Preparation, suppressed the charge carriers recombination, and improved photocatalytic performance of g-C3N4/MoS2 p-n heterojunction photocatalyst for tetracycline and dyes degradation upon visible light

Abstract

Operative charge separation, visible spectrum absorption, and increase of active sites are considered as effective factors in improving the performance of photocatalysts in the design of photocatalytic systems. Among photocatalysts, graphite carbon nitride (g-C3N4) has been used in various fields, but research is still ongoing to achieve superior photocatalysts based on g-C3N4. In this work, the vision was to enhance the photocatalytic accomplishment of g-C3N4 through the construction of p-n heterojunction with MoS2 semiconductor.
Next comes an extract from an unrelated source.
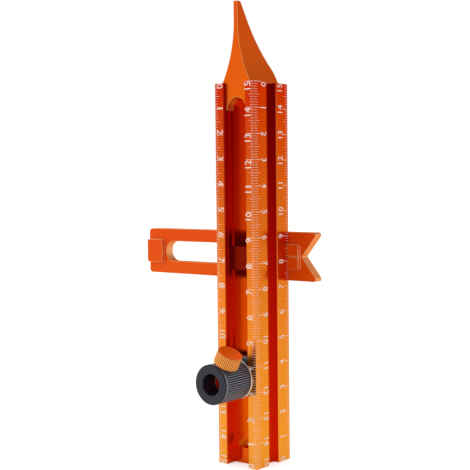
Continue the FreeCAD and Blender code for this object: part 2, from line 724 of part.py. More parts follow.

The physicochemical properties of the as-synthesized photocatalysts were evaluated by TEM, FESEM, HRTEM, EDX, mapping, FT-IR, XRD, BET, XPS, PL, UV–vis DRS, photocurrent, EIS, and Mott-Schottky. The prepared photocatalysts were employed under visible light to degradation of tetracycline (TC), and the g-C3N4/MoS2 nanocomposite achieved a rate constant of 547 × 10−4 min−1, which was 12.7 and 17.4-folds higher than g-C3N4 and MoS2, respectively. Degradation of rhodamine B (RhB) and methylene blue (MB) as dye contaminants also showed that the photocatalytic activity of the nanocomposite was improved relative to the constituents. The planar structure of g-C3N4 and MoS2 gives a shorter path for the transfer of charge carriers to the surface, thus increasing the efficiency of the photocatalyst. Also, the different analysis and experimental tests showed that the improvement of visible spectrum absorption, high specific surface area, and p-n heterojunction construction led to increased production of active species and suppressed recombination of electron-hole pairs, thereby significantly ameliorating photocatalytic activity. The charge migration mechanism between g-C3N4 and MoS2 was carefully investigated and discussed. The present work could offer new acumen into the synthesis and application of g-C3N4 -based heterojunctions.